■ **SHORT EXERCISE**: Retype exactly the lines that run from the line with "What parts and" to the final line of the entries, keeping both ends and nothing else.

+++ DATA SUPPLIED

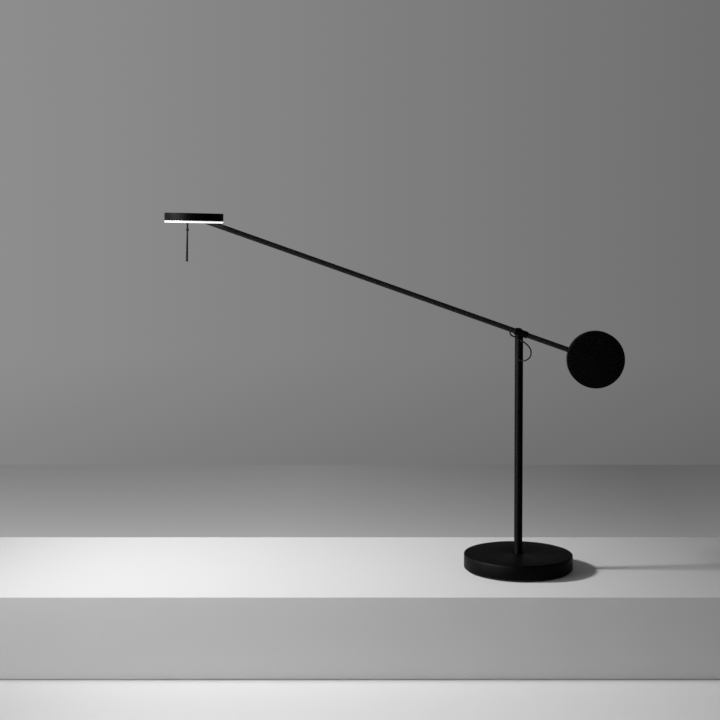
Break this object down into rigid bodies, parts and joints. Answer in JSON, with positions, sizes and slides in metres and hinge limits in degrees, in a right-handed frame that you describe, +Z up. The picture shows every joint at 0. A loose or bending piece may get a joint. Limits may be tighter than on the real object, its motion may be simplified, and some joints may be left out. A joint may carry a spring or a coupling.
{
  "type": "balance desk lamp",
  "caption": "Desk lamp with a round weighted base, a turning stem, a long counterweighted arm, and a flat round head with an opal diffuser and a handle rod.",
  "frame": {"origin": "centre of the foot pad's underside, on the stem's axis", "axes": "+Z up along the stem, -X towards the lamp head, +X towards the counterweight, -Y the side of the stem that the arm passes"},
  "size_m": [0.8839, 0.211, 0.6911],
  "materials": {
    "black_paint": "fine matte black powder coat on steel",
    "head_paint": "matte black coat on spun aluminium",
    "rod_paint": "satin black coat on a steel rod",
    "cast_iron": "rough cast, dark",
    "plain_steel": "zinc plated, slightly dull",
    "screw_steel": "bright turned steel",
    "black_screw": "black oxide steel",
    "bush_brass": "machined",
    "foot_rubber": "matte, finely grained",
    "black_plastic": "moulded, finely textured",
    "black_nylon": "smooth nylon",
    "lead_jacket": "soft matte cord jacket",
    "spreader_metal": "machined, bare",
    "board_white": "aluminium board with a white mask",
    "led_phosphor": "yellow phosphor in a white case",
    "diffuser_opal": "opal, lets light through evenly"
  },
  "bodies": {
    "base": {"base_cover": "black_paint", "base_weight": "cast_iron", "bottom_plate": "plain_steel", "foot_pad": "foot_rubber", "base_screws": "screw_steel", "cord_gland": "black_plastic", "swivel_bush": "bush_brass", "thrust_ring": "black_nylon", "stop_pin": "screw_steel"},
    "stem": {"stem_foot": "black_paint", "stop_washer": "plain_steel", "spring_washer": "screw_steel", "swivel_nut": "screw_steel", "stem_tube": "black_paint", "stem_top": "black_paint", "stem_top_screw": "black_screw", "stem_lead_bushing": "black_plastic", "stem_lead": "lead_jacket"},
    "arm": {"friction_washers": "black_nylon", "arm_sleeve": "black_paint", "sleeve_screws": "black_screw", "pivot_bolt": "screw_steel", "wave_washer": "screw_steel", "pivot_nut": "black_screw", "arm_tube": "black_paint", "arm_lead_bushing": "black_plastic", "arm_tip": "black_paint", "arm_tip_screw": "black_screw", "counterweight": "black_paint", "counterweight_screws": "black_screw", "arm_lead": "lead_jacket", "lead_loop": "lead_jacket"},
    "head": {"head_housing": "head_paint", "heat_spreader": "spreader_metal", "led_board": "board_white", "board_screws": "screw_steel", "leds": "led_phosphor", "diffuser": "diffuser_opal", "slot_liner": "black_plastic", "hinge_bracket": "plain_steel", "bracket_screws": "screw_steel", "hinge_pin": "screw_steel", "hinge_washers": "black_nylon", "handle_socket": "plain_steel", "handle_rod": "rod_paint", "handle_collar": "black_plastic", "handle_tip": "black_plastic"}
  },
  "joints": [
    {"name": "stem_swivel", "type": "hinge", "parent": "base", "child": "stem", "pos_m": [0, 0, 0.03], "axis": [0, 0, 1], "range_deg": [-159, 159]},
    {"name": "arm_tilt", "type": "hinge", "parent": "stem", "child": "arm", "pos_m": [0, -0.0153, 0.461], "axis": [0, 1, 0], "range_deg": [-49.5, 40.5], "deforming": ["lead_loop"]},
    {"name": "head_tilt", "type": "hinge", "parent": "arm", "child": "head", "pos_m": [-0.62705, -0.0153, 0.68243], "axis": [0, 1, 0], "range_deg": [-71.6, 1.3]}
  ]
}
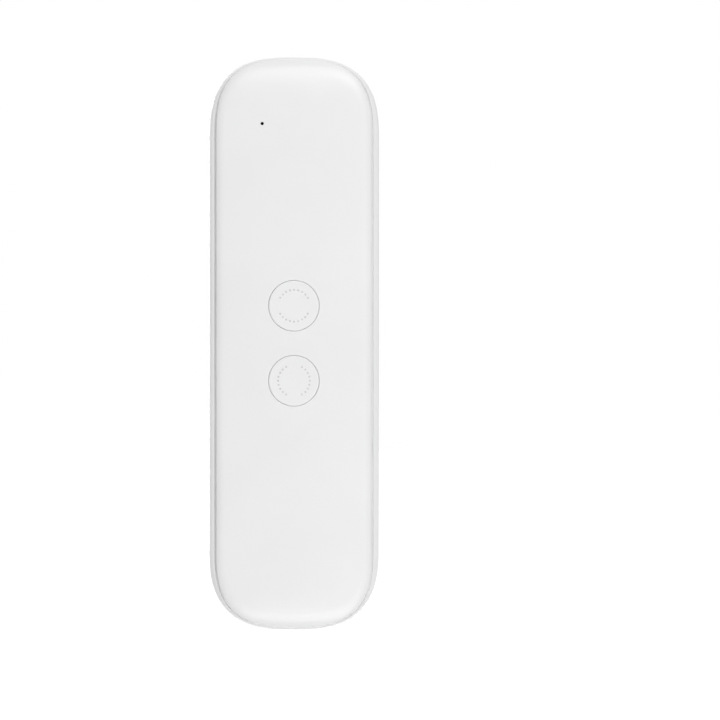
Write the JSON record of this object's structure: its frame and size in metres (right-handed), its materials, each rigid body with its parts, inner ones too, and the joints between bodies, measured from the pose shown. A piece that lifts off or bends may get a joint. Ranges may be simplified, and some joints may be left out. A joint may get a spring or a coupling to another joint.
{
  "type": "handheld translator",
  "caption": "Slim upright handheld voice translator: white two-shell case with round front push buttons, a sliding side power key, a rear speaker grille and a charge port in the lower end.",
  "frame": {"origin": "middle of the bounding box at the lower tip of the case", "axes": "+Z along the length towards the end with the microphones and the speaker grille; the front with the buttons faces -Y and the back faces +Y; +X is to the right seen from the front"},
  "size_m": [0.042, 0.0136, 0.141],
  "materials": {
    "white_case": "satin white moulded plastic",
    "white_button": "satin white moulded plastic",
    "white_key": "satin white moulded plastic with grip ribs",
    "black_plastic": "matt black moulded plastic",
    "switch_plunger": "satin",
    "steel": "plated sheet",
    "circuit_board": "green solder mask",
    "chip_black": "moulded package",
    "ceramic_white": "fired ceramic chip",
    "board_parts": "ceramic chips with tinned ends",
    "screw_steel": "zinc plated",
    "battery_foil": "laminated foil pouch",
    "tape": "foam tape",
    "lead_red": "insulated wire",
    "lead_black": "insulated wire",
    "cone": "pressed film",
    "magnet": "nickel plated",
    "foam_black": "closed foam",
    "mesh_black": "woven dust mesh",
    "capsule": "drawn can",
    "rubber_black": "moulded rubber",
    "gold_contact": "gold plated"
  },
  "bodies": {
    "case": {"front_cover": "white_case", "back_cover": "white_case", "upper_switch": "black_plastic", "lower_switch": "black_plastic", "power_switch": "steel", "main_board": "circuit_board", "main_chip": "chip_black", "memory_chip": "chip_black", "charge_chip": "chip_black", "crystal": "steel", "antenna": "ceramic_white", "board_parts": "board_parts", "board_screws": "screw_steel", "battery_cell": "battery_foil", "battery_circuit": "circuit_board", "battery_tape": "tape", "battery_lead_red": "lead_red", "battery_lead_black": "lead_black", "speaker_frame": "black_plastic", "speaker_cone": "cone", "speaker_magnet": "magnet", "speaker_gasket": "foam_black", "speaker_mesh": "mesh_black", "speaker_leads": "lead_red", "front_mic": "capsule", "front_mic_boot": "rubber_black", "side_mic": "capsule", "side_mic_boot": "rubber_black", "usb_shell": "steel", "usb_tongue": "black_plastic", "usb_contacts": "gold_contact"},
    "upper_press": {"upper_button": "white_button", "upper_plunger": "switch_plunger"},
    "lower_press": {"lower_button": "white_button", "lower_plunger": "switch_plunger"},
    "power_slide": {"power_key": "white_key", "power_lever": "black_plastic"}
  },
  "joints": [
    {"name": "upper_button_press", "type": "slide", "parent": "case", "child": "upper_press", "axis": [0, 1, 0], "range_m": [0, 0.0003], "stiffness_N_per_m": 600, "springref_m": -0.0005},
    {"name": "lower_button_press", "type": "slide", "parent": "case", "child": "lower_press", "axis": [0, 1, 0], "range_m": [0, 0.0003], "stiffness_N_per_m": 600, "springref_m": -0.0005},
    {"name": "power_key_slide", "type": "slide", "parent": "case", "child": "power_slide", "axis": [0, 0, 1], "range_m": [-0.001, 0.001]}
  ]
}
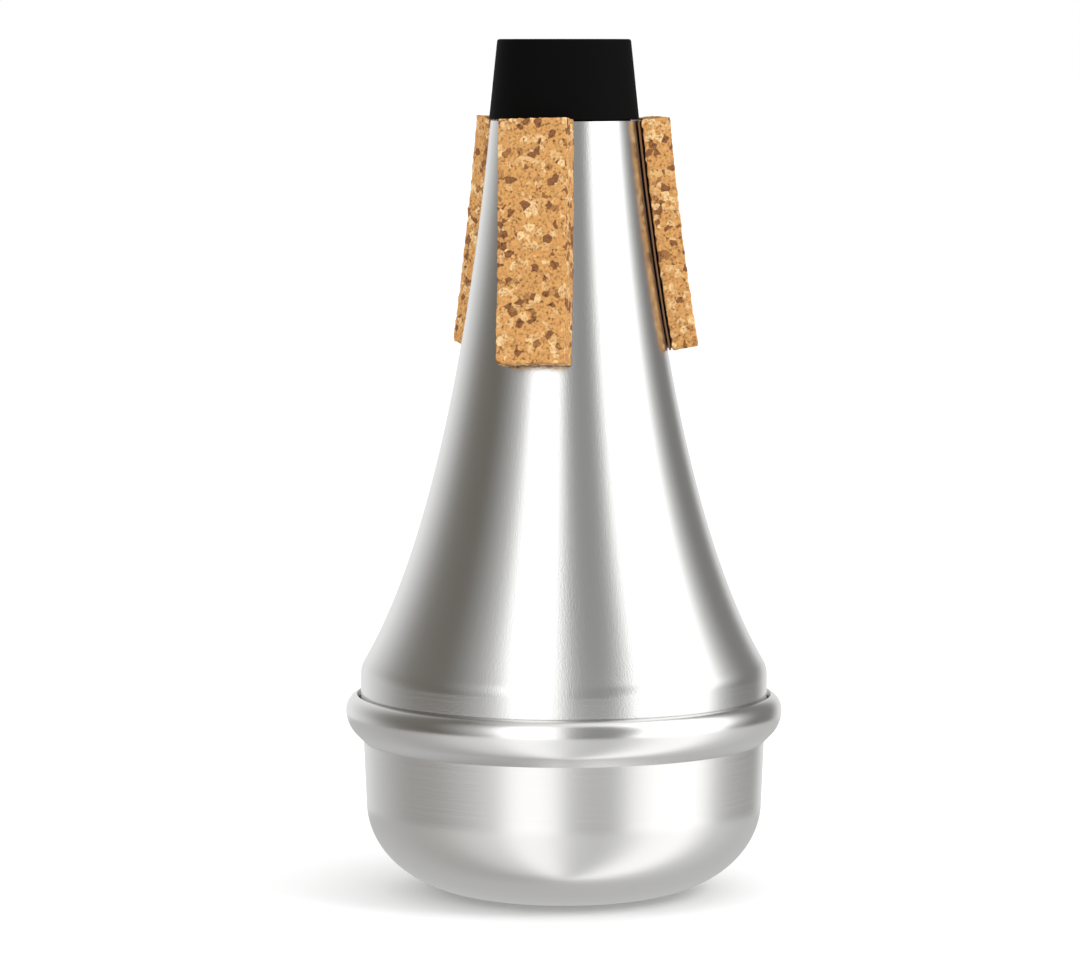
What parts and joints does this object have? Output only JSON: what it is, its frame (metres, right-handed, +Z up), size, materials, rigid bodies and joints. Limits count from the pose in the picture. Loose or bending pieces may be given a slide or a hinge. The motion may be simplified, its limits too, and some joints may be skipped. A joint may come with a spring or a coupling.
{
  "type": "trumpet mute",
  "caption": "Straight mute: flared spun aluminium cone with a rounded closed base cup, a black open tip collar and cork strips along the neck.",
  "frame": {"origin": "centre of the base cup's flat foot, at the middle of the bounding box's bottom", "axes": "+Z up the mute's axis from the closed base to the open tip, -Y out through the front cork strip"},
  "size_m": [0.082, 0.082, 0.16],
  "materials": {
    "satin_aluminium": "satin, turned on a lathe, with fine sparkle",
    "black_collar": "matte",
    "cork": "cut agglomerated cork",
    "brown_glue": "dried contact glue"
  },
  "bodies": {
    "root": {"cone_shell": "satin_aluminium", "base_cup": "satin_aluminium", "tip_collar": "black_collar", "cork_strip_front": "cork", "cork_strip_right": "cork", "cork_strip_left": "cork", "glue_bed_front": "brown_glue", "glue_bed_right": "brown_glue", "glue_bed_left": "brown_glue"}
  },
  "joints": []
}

++++++

■ **TASK RESPONSE**:
What parts and joints does this object have? Output only JSON: what it is, its frame (metres, right-handed, +Z up), size, materials, rigid bodies and joints. Limits count from the pose in the picture. Loose or bending pieces may be given a slide or a hinge. The motion may be simplified, its limits too, and some joints may be skipped. A joint may come with a spring or a coupling.
{
  "type": "trumpet mute",
  "caption": "Straight mute: flared spun aluminium cone with a rounded closed base cup, a black open tip collar and cork strips along the neck.",
  "frame": {"origin": "centre of the base cup's flat foot, at the middle of the bounding box's bottom", "axes": "+Z up the mute's axis from the closed base to the open tip, -Y out through the front cork strip"},
  "size_m": [0.082, 0.082, 0.16],
  "materials": {
    "satin_aluminium": "satin, turned on a lathe, with fine sparkle",
    "black_collar": "matte",
    "cork": "cut agglomerated cork",
    "brown_glue": "dried contact glue"
  },
  "bodies": {
    "root": {"cone_shell": "satin_aluminium", "base_cup": "satin_aluminium", "tip_collar": "black_collar", "cork_strip_front": "cork", "cork_strip_right": "cork", "cork_strip_left": "cork", "glue_bed_front": "brown_glue", "glue_bed_right": "brown_glue", "glue_bed_left": "brown_glue"}
  },
  "joints": []
}